- _Aim of the exercise_
For every line in the data below that contains "each", copy the line.

- _Rows from a 3D modeling dataset_

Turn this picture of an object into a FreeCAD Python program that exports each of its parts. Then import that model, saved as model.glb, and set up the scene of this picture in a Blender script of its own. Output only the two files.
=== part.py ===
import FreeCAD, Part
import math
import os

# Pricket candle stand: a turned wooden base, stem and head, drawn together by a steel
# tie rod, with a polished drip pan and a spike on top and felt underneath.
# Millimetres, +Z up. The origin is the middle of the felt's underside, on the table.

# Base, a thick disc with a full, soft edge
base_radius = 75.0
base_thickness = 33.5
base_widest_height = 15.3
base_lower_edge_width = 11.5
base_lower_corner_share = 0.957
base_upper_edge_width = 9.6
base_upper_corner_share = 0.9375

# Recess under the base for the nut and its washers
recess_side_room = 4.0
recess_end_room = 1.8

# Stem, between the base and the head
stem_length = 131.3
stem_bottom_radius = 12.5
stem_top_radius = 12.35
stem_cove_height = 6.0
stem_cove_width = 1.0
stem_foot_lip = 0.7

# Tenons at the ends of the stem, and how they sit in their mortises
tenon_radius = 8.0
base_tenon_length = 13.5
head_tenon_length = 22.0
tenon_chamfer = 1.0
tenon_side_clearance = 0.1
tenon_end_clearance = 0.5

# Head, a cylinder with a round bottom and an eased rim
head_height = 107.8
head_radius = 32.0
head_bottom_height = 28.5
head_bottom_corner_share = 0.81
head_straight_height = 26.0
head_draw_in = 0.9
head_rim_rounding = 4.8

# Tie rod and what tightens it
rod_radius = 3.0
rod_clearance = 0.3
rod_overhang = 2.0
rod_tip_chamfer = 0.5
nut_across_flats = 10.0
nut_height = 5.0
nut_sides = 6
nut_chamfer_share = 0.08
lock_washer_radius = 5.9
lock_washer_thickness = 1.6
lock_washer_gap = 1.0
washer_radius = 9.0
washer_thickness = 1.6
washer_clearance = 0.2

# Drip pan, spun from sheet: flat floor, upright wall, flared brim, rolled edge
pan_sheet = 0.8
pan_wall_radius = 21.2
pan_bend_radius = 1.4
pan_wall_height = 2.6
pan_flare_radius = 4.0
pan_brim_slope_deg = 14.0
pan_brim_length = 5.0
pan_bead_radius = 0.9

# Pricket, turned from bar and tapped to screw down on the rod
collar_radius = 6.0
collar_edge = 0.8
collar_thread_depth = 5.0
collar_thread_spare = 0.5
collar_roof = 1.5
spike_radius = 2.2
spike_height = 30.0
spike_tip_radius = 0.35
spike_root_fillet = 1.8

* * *

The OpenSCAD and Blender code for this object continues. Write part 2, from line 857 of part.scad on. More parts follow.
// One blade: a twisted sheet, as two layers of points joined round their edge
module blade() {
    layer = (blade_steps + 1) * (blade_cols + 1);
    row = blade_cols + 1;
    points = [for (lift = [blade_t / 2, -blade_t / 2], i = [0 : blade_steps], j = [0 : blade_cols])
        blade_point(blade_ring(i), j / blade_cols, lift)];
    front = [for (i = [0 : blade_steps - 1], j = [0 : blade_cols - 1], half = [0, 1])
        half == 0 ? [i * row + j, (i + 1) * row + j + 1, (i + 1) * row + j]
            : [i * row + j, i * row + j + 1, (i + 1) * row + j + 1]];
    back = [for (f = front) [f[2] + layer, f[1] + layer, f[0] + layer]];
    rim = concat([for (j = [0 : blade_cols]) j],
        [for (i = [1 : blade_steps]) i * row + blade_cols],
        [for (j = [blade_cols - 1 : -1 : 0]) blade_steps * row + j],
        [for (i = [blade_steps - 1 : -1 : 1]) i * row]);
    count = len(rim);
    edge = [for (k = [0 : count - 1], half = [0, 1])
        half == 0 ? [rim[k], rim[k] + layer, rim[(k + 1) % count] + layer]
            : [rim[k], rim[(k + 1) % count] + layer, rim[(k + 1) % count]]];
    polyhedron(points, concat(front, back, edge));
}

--

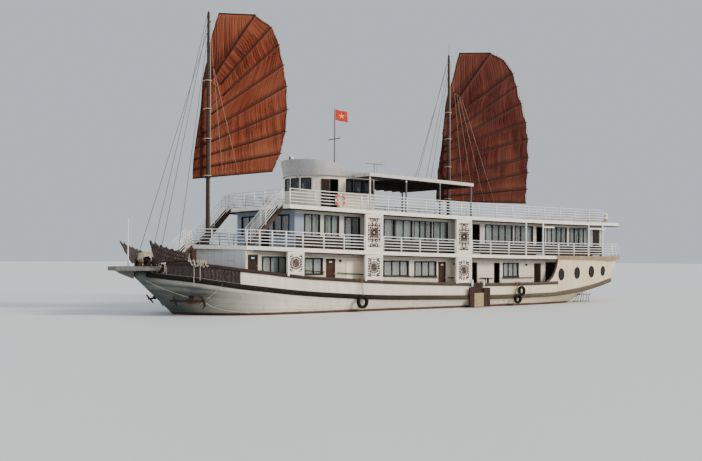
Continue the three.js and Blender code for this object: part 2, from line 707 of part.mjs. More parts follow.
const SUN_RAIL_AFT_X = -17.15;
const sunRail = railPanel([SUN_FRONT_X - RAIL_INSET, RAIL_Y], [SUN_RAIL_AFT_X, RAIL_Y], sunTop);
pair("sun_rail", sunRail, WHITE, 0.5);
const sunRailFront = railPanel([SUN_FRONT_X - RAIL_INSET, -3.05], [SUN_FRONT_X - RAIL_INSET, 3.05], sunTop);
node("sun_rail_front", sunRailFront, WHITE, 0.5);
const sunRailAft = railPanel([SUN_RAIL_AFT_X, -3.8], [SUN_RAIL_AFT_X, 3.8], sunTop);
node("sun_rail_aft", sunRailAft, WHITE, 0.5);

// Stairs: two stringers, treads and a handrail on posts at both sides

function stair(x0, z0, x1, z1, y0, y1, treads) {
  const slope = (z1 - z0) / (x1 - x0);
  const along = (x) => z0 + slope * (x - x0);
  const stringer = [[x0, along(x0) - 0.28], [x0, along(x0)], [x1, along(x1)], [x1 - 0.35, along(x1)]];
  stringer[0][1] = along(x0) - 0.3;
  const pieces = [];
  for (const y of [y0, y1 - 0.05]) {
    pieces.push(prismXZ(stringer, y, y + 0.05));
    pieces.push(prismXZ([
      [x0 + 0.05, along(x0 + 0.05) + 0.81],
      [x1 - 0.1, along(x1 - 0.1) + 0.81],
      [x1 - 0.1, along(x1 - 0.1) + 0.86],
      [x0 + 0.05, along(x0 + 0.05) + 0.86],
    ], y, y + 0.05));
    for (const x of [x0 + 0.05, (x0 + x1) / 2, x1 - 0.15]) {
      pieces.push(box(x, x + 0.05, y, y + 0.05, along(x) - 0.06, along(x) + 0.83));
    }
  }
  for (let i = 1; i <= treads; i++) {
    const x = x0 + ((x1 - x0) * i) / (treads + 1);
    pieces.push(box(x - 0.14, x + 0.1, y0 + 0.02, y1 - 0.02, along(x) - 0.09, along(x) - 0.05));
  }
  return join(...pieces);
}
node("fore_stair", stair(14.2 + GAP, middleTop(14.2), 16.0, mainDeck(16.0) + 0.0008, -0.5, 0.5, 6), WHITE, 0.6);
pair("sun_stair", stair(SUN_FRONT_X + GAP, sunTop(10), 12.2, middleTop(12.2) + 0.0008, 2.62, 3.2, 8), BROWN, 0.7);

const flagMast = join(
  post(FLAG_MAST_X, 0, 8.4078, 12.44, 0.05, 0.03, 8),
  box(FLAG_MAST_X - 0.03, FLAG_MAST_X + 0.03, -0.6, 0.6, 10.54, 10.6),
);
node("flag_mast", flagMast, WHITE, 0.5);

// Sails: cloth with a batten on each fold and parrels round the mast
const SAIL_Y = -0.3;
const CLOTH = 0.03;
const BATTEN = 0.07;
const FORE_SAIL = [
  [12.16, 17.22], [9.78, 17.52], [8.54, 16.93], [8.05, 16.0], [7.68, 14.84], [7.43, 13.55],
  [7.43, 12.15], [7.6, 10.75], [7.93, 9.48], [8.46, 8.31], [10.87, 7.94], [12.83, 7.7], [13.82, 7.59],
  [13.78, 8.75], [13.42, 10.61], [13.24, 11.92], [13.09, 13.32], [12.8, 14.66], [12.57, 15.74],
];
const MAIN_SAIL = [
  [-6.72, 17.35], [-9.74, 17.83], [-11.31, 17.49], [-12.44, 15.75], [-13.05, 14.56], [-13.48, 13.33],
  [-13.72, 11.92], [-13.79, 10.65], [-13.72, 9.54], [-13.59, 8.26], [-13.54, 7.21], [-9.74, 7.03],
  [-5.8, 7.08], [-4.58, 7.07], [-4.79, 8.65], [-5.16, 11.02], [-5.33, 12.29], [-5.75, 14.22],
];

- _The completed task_
Turn this picture of an object into a FreeCAD Python program that exports each of its parts. Then import that model, saved as model.glb, and set up the scene of this picture in a Blender script of its own. Output only the two files.
// Sails: cloth with a batten on each fold and parrels round the mast